Extra Corporeal Shockwave Therapy (ESWT)
How does shockwave therapy work?
Sound waves are mechanical, they cause ripples in dense connective tissue and scar tissue to break it down. This action also stimulates increased blood vessel formation to help transform scar tissue into more healthy normal tissue. The proposed mechanisms of action for ESWT at the site of treatment include the following:
- Promote natural formation of new blood vessels.
- Reversal of Chronic inflammation
- Stimulation of collagen production
- Dissolution of calcification
- Dispersion of pain mediating substances.
- Release of trigger points and fascial densifications.
Shockwave therapy has shown to effectively treat the following conditions:
- Feet – heel spurs, plantar fasciitis, Achilles’ tendonitis
- Elbow – Tennis and golfer’s elbow
- Shoulder – Rotator cuff tendinosis and frozen shoulder
- Knee – patellar tendonitis, Jumper’s knee
- Hip – Trochanteric Bursitis, Piriformis syndrome.

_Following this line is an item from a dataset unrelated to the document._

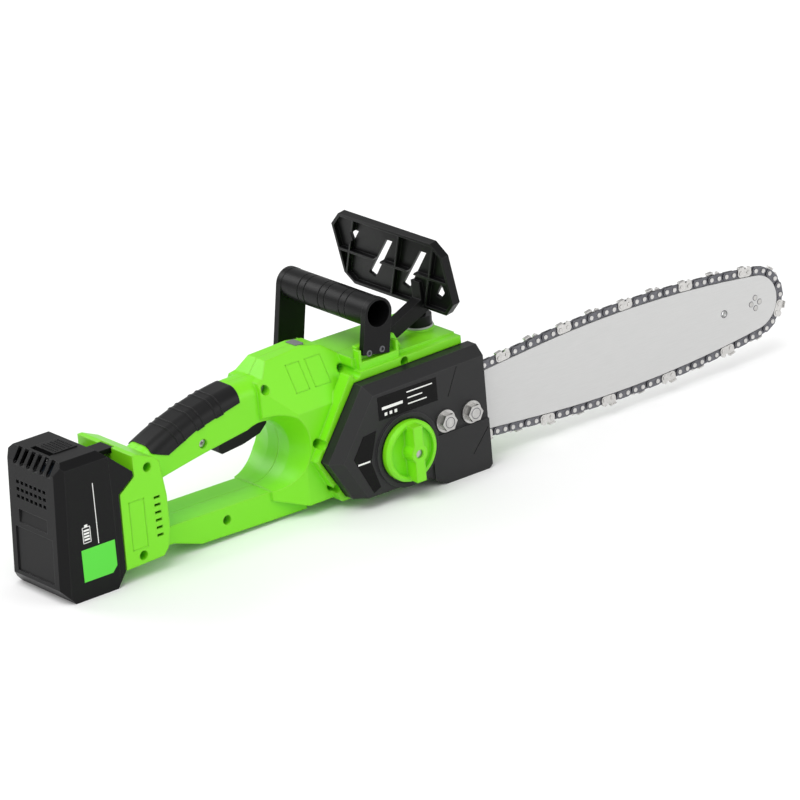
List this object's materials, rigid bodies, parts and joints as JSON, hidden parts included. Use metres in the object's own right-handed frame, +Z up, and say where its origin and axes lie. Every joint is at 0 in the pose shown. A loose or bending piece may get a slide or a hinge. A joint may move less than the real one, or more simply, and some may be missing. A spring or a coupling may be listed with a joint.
{
  "type": "cordless chainsaw",
  "caption": "Handheld battery chainsaw with a long guide bar and chain, rear D-handle with trigger, front handle with tall hand guard, side sprocket cover with clamp knob and nuts.",
  "frame": {"origin": "bottom centre of the whole saw's bounding box, on the floor it rests on", "axes": "+X forward along the guide bar to its tip, +Y to the operator's left, +Z up; the sprocket cover and bar are on the -Y side"},
  "size_m": [0.7356, 0.1588, 0.2003],
  "materials": {
    "green_shell": "lime green moulded nylon, soft gloss",
    "black_shell": "black moulded nylon, fine texture",
    "grey_cover": "dark grey moulded nylon, fine texture",
    "rubber_grip": "soft overmoulded rubber",
    "zinc_steel": "zinc plated steel",
    "plain_steel": "machined steel",
    "bar_steel": "light grey coated steel",
    "dark_steel": "blued chain steel",
    "cutter_steel": "chrome plated chain steel",
    "label_black": "gloss film",
    "label_green": "bright green film",
    "button_grey": "grey moulded plastic",
    "oil_tank_white": "translucent polyethylene",
    "seal_grey": "light grey seal",
    "magnet_dark": "rotor laminations and magnet",
    "copper_winding": "wound stator with copper wire",
    "board_green": "circuit board",
    "contact_brass": "plated contact blades",
    "cell_wrap": "shrink wrapped cells",
    "spring_steel": "spring wire"
  },
  "bodies": {
    "housing": {"housing_right": "green_shell", "housing_left": "green_shell", "rear_grip": "rubber_grip", "housing_screws": "zinc_steel", "front_handle": "black_shell", "handle_screws": "zinc_steel", "pivot_pins": "plain_steel", "clamp_plate": "plain_steel", "bar_studs": "zinc_steel", "bar_nuts": "zinc_steel", "sprocket_cover": "grey_cover", "cover_labels": "label_black", "output_bearing": "plain_steel", "gear_plate": "plain_steel", "motor_can": "plain_steel", "motor_stator": "copper_winding", "oil_tank": "oil_tank_white", "cap_seal": "seal_grey", "switch_module": "black_shell", "lock_off_switch": "black_shell", "controller_board": "board_green", "terminal_block": "black_shell", "terminal_blades": "contact_brass", "trigger_spring": "spring_steel", "lock_off_spring": "spring_steel"},
    "battery": {"battery_case_rear": "black_shell", "battery_case_front": "black_shell", "battery_contact_plate": "black_shell", "battery_cells": "cell_wrap", "battery_board": "board_green", "battery_label": "label_green", "release_spring": "spring_steel"},
    "battery_release": {"release_button": "black_shell"},
    "trigger": {"trigger": "black_shell"},
    "switch_plunger": {"switch_plunger": "black_shell"},
    "lock_off_button": {"lock_off_button": "button_grey"},
    "hand_guard": {"hand_guard": "black_shell"},
    "clamp_knob": {"clamp_knob": "green_shell", "knob_screw": "zinc_steel", "knob_cam": "plain_steel"},
    "drive": {"output_shaft": "plain_steel", "drive_gear": "plain_steel", "drive_sprocket": "plain_steel"},
    "rotor": {"motor_rotor": "magnet_dark", "motor_pinion": "plain_steel", "cooling_fan": "black_shell"},
    "nose_sprocket": {"nose_sprocket": "plain_steel"},
    "oil_cap": {"oil_cap": "black_shell", "plunger_spring": "spring_steel"},
    "oiler_plunger": {"oiler_plunger": "black_shell"},
    "bar": {"guide_bar": "bar_steel", "nose_bearing": "plain_steel", "nose_rivets": "zinc_steel", "chain_drive_links": "dark_steel", "chain_tie_straps": "dark_steel", "chain_cutters_left": "cutter_steel", "chain_cutters_right": "cutter_steel", "chain_rivets": "cutter_steel", "tension_block": "plain_steel"},
    "tension_screw": {"tension_screw": "zinc_steel"}
  },
  "joints": [
    {"name": "battery_slide", "type": "slide", "parent": "housing", "child": "battery", "axis": [0, 0, 1], "range_m": [0, 0.12]},
    {"name": "battery_release_slide", "type": "slide", "parent": "battery", "child": "battery_release", "axis": [-1, 0, 0], "range_m": [0, 0.004], "stiffness_N_per_m": 1500, "springref_m": -0.003, "deforming": ["release_spring"]},
    {"name": "trigger_hinge", "type": "hinge", "parent": "housing", "child": "trigger", "pos_m": [-0.14677, -0.0006, 0.088], "axis": [0, 1, 0], "range_deg": [0, 9], "stiffness_Nm_per_rad": 0.8, "springref_deg": -5.73, "deforming": ["trigger_spring"]},
    {"name": "switch_plunger_slide", "type": "slide", "parent": "housing", "child": "switch_plunger", "axis": [0, 0, 1], "range_m": [0, 0.005]},
    {"name": "lock_off_slide", "type": "slide", "parent": "housing", "child": "lock_off_button", "axis": [0, 0, -1], "range_m": [0, 0.0025], "stiffness_N_per_m": 1500, "springref_m": -0.002, "deforming": ["lock_off_spring"]},
    {"name": "guard_hinge", "type": "hinge", "parent": "housing", "child": "hand_guard", "pos_m": [-0.02977, -0.0188, 0.119], "axis": [0, 1, 0], "range_deg": [0, 7]},
    {"name": "clamp_knob_turn", "type": "hinge", "parent": "housing", "child": "clamp_knob", "pos_m": [-0.04677, -0.0626, 0.0405], "axis": [0, 1, 0], "continuous": true},
    {"name": "drive_spin", "type": "hinge", "parent": "housing", "child": "drive", "pos_m": [-0.07977, -0.0006, 0.053], "axis": [0, 1, 0], "continuous": true},
    {"name": "rotor_spin", "type": "hinge", "parent": "housing", "child": "rotor", "pos_m": [-0.05379, -0.0006, 0.068], "axis": [0, 1, 0], "continuous": true},
    {"name": "nose_spin", "type": "hinge", "parent": "bar", "child": "nose_sprocket", "pos_m": [0.33522, -0.0496, 0.053], "axis": [0, 1, 0], "continuous": true},
    {"name": "oil_cap_turn", "type": "hinge", "parent": "housing", "child": "oil_cap", "pos_m": [0.01723, -0.0056, 0.116], "axis": [0, 0, 1], "continuous": true},
    {"name": "oiler_press", "type": "slide", "parent": "oil_cap", "child": "oiler_plunger", "axis": [0, 0, -1], "range_m": [0, 0.005], "stiffness_N_per_m": 800, "springref_m": -0.002, "deforming": ["plunger_spring"]},
    {"name": "bar_slide", "type": "slide", "parent": "housing", "child": "bar", "axis": [1, 0, 0], "range_m": [-0.001, 0.001]},
    {"name": "tension_screw_turn", "type": "hinge", "parent": "housing", "child": "tension_screw", "pos_m": [0.01222, -0.0455, 0.0635], "axis": [1, 0, 0], "range_deg": [-361, 361]}
  ],
  "couplings": [
    {"joint": "switch_plunger_slide", "follows": "trigger_hinge", "m_per_rad": 0.031},
    {"joint": "rotor_spin", "follows": "drive_spin", "ratio": -4},
    {"joint": "nose_spin", "follows": "drive_spin", "ratio": 0.7},
    {"joint": "tension_screw_turn", "follows": "bar_slide", "rad_per_m": 6283.2}
  ]
}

- leg – shin splints and Iliotibial band syndrome
- Back and neck pain caused by scar tissue, tendonitis, adhesions, muscle tightness
Multiple high-quality randomized clinical trials have provided substantial evidence that ESWT is a safe and effective non-invasive option for treatment throughout the musculoskeletal system.

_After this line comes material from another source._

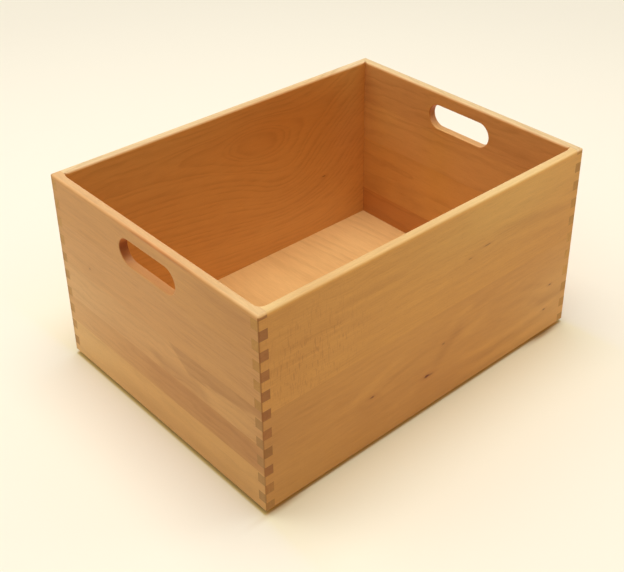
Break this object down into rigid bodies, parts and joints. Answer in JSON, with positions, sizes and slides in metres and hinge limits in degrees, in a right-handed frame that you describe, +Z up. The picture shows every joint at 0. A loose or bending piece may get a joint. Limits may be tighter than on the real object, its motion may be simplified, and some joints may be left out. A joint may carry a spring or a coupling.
{
  "type": "open wooden storage box",
  "caption": "Open-topped rectangular beech storage box with finger-jointed corners, an oval hand hole in each end wall, a rounded rim and a grooved-in plywood floor",
  "frame": {"origin": "centre of the box's footprint, on the surface that its feet stand on", "axes": "+X along the long walls, +Y across the end walls towards the back wall, +Z up"},
  "size_m": [0.4, 0.3, 0.206],
  "materials": {
    "beech_warm": "oiled, satin",
    "beech_pale": "oiled, satin",
    "beech_rosy": "oiled, satin",
    "veneer": "oiled, satin",
    "core_ply": "bare cross-grain ply",
    "foot_rubber": "matt"
  },
  "bodies": {
    "root": {"front_lower_board": "beech_warm", "front_upper_board": "beech_pale", "back_lower_board": "beech_warm", "back_upper_board": "beech_pale", "left_stave_1": "beech_pale", "left_stave_2": "beech_rosy", "left_stave_3": "beech_warm", "left_stave_4": "beech_pale", "left_stave_5": "beech_warm", "right_stave_1": "beech_rosy", "right_stave_2": "beech_pale", "right_stave_3": "beech_warm", "right_stave_4": "beech_pale", "right_stave_5": "beech_warm", "floor_top_veneer": "veneer", "floor_core": "core_ply", "floor_bottom_veneer": "veneer", "foot_front_left": "foot_rubber", "foot_front_right": "foot_rubber", "foot_back_left": "foot_rubber", "foot_back_right": "foot_rubber"}
  },
  "joints": []
}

Shockwave treatments are not painful. When the sound waves pass through normal, flexible, and hydrated tissues and bones, it simply passes through without any disturbance or sensation. When the waves hit dense and dehydrated scar tissue the receiver feels an achy feeling. This is how we know exactly where to work. The intensity of the machine can but turned up or down accordingly. Treatments last about 10 min.
Fascia is a type of white connective tissue that is strong and flexible. It serves as the pliable foundation for all the soft tissues in our body. Fascia layers separate muscles and forms slings to support organs, and creates compartments for blood vessels and nerves to pass through. Fascia can vary greatly in size from a thin invisible netting under the superficial skin to large broad bands, and thick base layers against the bones.
Fascia can tear during injury and become inelastic with chronic inflammation. It can develop sticky adhesions or restrictions that either binds things too tightly or causes them to become too rigid. These cause pain and other strange sensations that do not respond to regular massage.